In moving a relatively large table from MySQL to Redis,
you may find that extracting, transforming and loading a row at a time
can be excruciatingly slow. Here’s a quick trick you can use that pipes the output
of the mysql command directly to redis-cli, bypassing middleware and
allowing both data stores to operate at their peak speed.
Using this technique I was able to reduce my load time of ~8 million rows from 90 minutes down to two. Shabby? I think not.

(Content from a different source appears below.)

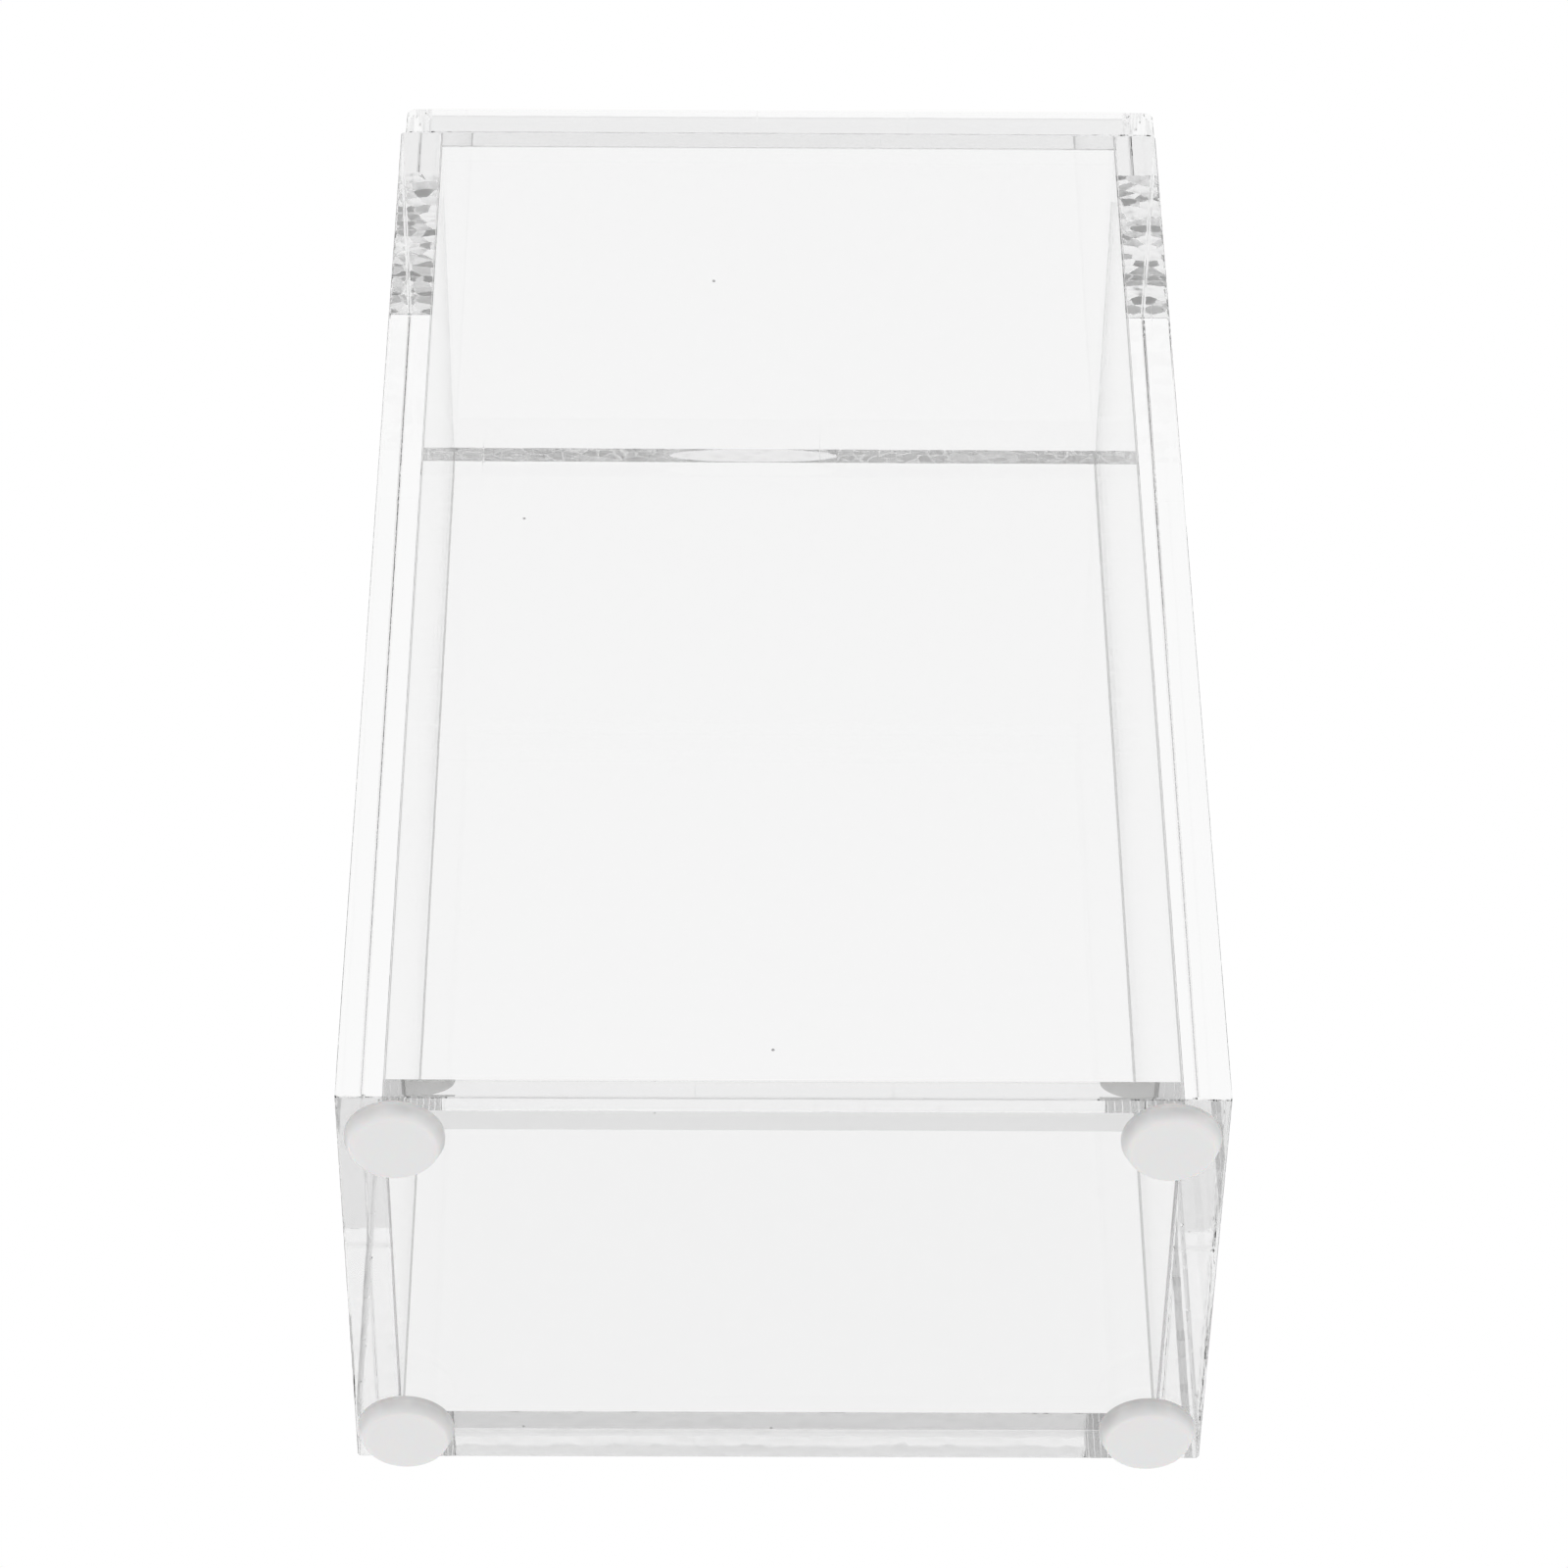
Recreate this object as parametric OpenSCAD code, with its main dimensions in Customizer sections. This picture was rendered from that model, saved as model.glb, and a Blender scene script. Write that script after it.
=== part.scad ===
// Clear acrylic storage box with a loose flat lid, standing on four stick-on silicone bumpers.
// Five cut sheets are cemented edge to edge and the lid is a sixth sheet that lifts straight off.
// Origin: on the ground under the middle of the box. X is width, Y is depth (front at -Y), Z is up.

/* [Body] */
// Outside width across both side panels
body_w = 90; // [50:0.5:200]
// Outside depth from front face to back face
body_d = 57; // [40:0.5:200]
// Height of the four walls
body_h = 156; // [40:0.5:300]
// Sheet thickness of the four walls
wall_t = 4.8; // [2:0.1:8]
// Sheet thickness of the base
base_t = 4.8; // [2:0.1:8]
// Width of the scraped bevel on every cut edge
edge_bevel = 0.25; // [0.1:0.05:0.6]

/* [Lid] */
// Sheet thickness of the lid
lid_t = 4.8; // [2:0.1:8]
// How much smaller than the body the lid is cut, in width and in depth
lid_undersize = 0.45; // [0:0.05:2]
// How far the lid sits off centre, towards +X
lid_slip = 0.22; // [0:0.02:0.22]
// Radius of the four upright corners of the lid
lid_corner_r = 1; // [0.6:0.1:4]
// Width of the polished bevel round both faces of the lid
lid_bevel = 0.3; // [0.1:0.05:0.5]

/* [Feet] */
// Diameter of a bumper where it is stuck to the base
foot_d = 10.2; // [10:0.1:14]
// Diameter of the flat face that a bumper stands on
foot_tip_d = 8.2; // [4:0.1:9]
// Height of a bumper without its adhesive film
foot_h = 2; // [1.6:0.1:5]
// Height of the straight rim of a bumper, next to the adhesive film
foot_rim_h = 0.5; // [0.2:0.1:1]
// Radius of the moulded edge round the standing face
foot_edge_r = 0.5; // [0.1:0.05:0.5]
// Thickness of the adhesive film
film_t = 0.15; // [0.1:0.05:0.5]
// How far the adhesive film stops short of the bumper's rim
film_inset = 0.25; // [0:0.05:1]
// Gap from a bumper's rim to the side face of the body
foot_side_gap = 0.75; // [0:0.05:20]
// Gap from the front bumpers' rims to the front face
foot_front_gap = 0.45; // [0:0.05:20]
// Gap from the back bumpers' rims to the back face
foot_back_gap = 0.2; // [0:0.05:20]
// How far the back left bumper was stuck down off its mark, towards -X
foot_slip = 0.5; // [0:0.05:0.5]

/* [Hidden] */
$fn = 64;
clear_sheet = [0.93, 0.95, 0.95, 0.35];
milky_silicone = [0.86, 0.87, 0.87, 0.9];
film_tint = [0.9, 0.9, 0.88, 0.6];

body_z = foot_h + film_t;
rim_z = body_z + body_h;
inner_w = body_w - 2 * wall_t;
inner_d = body_d - 2 * wall_t;
lid_w = body_w - lid_undersize;
lid_d = body_d - lid_undersize;
foot_x = body_w / 2 - foot_side_gap - foot_d / 2;
foot_front_y = -body_d / 2 + foot_front_gap + foot_d / 2;
foot_back_y = body_d / 2 - foot_back_gap - foot_d / 2;
edge_arc_steps = 6;

// Rectangle centred on the origin whose four corners are cut off by the bevel
module bevelled_rect(w, h, bevel) {
    x = w / 2;
    y = h / 2;
    polygon([
        [-x + bevel, -y], [x - bevel, -y], [x, -y + bevel], [x, y - bevel],
        [x - bevel, y], [-x + bevel, y], [-x, y - bevel], [-x, -y + bevel]
    ]);
}

// Cut sheet centred on the origin with the bevel on all twelve edges
module cut_sheet(w, d, h, bevel) {
    intersection() {
        linear_extrude(h, center = true) bevelled_rect(w, d, bevel);
        rotate([90, 0, 0]) linear_extrude(d, center = true) bevelled_rect(w, h, bevel);
        rotate([90, 0, 90]) linear_extrude(w, center = true) bevelled_rect(d, h, bevel);
    }
}

// Full depth side wall, with the front and back walls caught between the pair
module side_panel(side) {
    color(clear_sheet)
    translate([side * (body_w - wall_t) / 2, 0, body_z + body_h / 2])
    cut_sheet(wall_t, body_d, body_h, edge_bevel);
}

// Front or back wall, cemented by its two upright ends between the side walls
module end_panel(side) {
    color(clear_sheet)
    translate([0, side * (body_d - wall_t) / 2, body_z + body_h / 2])
    cut_sheet(inner_w, wall_t, body_h, edge_bevel);
}

// Base sheet, let in flush with the lower edges of the four walls
module base_panel() {
    color(clear_sheet)
    translate([0, 0, body_z + base_t / 2])
    cut_sheet(inner_w, inner_d, base_t, edge_bevel);
}

// Upright round corner of the lid, bevelled at both faces
module lid_corner() {
    straight_h = lid_t - 2 * lid_bevel;
    cylinder(h = lid_bevel, r1 = lid_corner_r - lid_bevel, r2 = lid_corner_r);
    translate([0, 0, lid_bevel]) cylinder(h = straight_h, r = lid_corner_r);
    translate([0, 0, lid_bevel + straight_h])
    cylinder(h = lid_bevel, r1 = lid_corner_r, r2 = lid_corner_r - lid_bevel);
}

// Flat lid that lies loose on the rim
module lid() {
    color(clear_sheet)
    translate([lid_slip, 0, rim_z])
    union() {
        translate([0, 0, lid_t / 2]) rotate([90, 0, 90])
        linear_extrude(lid_w - 2 * lid_corner_r, center = true)
        bevelled_rect(lid_d, lid_t, lid_bevel);
        translate([0, 0, lid_t / 2]) rotate([90, 0, 0])
        linear_extrude(lid_d - 2 * lid_corner_r, center = true)
        bevelled_rect(lid_w, lid_t, lid_bevel);
        for (sx = [-1, 1], sy = [-1, 1])
            translate([sx * (lid_w / 2 - lid_corner_r), sy * (lid_d / 2 - lid_corner_r), 0])
            lid_corner();
    }
}

// Moulded bumper: straight rim by the base, then a cone that a round edge blends into the
// standing face. cone_a is the slope of the cone at which it runs tangent to that edge.
module foot(x, y) {
    tip_r = foot_tip_d / 2;
    cone_out = foot_d / 2 - tip_r;
    cone_up = foot_h - foot_rim_h - foot_edge_r;
    cone_a = asin(foot_edge_r / norm([cone_out, cone_up])) + atan2(cone_up, cone_out);
    edge_arc = [
        for (i = [0 : edge_arc_steps])
        let (a = cone_a * i / edge_arc_steps)
        [tip_r + foot_edge_r * sin(a), foot_edge_r * (1 - cos(a))]
    ];
    color(milky_silicone)
    translate([x, y, 0])
    rotate_extrude()
    polygon(concat(
        [[0, 0]], edge_arc,
        [[foot_d / 2, foot_h - foot_rim_h], [foot_d / 2, foot_h], [0, foot_h]]
    ));
}

// Adhesive film between a bumper and the base
module film(x, y) {
    color(film_tint)
    translate([x, y, foot_h])
    cylinder(h = film_t, r = foot_d / 2 - film_inset);
}

module front_panel() end_panel(-1);
module back_panel() end_panel(1);
module left_panel() side_panel(-1);
module right_panel() side_panel(1);
module foot_front_left() foot(-foot_x, foot_front_y);
module foot_front_right() foot(foot_x, foot_front_y);
module foot_back_left() foot(-foot_x - foot_slip, foot_back_y);
module foot_back_right() foot(foot_x, foot_back_y);
module film_front_left() film(-foot_x, foot_front_y);
module film_front_right() film(foot_x, foot_front_y);
module film_back_left() film(-foot_x - foot_slip, foot_back_y);
module film_back_right() film(foot_x, foot_back_y);

front_panel();
back_panel();
left_panel();
right_panel();
base_panel();
lid();
foot_front_left();
foot_front_right();
foot_back_left();
foot_back_right();
film_front_left();
film_front_right();
film_back_left();
film_back_right();
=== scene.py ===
import math

import bmesh
import bpy
from mathutils import Matrix, Vector


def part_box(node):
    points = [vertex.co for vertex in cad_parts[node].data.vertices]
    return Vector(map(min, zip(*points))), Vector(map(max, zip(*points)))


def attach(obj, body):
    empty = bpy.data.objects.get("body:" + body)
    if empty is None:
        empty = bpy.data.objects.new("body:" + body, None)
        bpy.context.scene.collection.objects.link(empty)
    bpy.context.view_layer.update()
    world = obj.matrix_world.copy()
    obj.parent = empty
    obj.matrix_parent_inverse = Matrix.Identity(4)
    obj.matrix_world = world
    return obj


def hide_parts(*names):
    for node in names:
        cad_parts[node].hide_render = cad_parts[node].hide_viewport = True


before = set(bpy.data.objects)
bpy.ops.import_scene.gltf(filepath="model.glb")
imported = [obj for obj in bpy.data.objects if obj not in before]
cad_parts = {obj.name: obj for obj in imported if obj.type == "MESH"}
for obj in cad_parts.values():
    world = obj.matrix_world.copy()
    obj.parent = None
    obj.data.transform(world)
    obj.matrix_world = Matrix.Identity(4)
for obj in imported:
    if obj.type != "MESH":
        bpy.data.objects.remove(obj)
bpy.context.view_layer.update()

# Camera
# The photograph looks up at the box from below and in front, so that its base and its bumpers
# are the near end and the large front wall runs away from the lens.
camera_spot = Vector((-0.00581, -0.45664, -0.38999))
camera_azimuth = math.radians(-0.8045)
camera_rise = math.radians(45.5886)
camera_roll = math.radians(-0.335)
camera_lens = 132.906
camera_sensor = 36
nearest_seen = 0.01
farthest_seen = 20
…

Redis Protocol Output from MySQL
redis-cli has a mass-insert mode, specially
designed to execute bulk commands as quickly as possible. Input is expected to
be formatted in raw redis protocol,
which is simple enough to be generated from MySQL SELECT queries. Here we go!
My stats table:
CREATE TABLE events_all_time (
id int(11) unsigned NOT NULL AUTO_INCREMENT,
action varchar(255) NOT NULL,
count int(11) NOT NULL DEFAULT 0,
PRIMARY KEY (id),
UNIQUE KEY uniq_action (action)
);
Desired Redis command to be run for each row:
HSET events_all_time [action] [count]
SQL statement to produce Redis-protocol-formatted output:
-- events_to_redis.sql
SELECT CONCAT(
"*4\r\n",
'$', LENGTH(redis_cmd), '\r\n',
redis_cmd, '\r\n',
'$', LENGTH(redis_key), '\r\n',
redis_key, '\r\n',
'$', LENGTH(hkey), '\r\n',
hkey, '\r\n',
'$', LENGTH(hval), '\r\n',
hval, '\r'
)
FROM (
SELECT
'HSET' as redis_cmd,
'events_all_time' AS redis_key,
action AS hkey,
count AS hval
FROM events_all_time
) AS t
Tying it all together:
mysql stats_db --skip-column-names --raw < events_to_redis.sql | redis-cli --pipe
It’s important to use the --raw switch so that MySQL doesn’t rewrite the
crucial newline characters, and --skip-column-names keeps the formatted output
clear of column headers.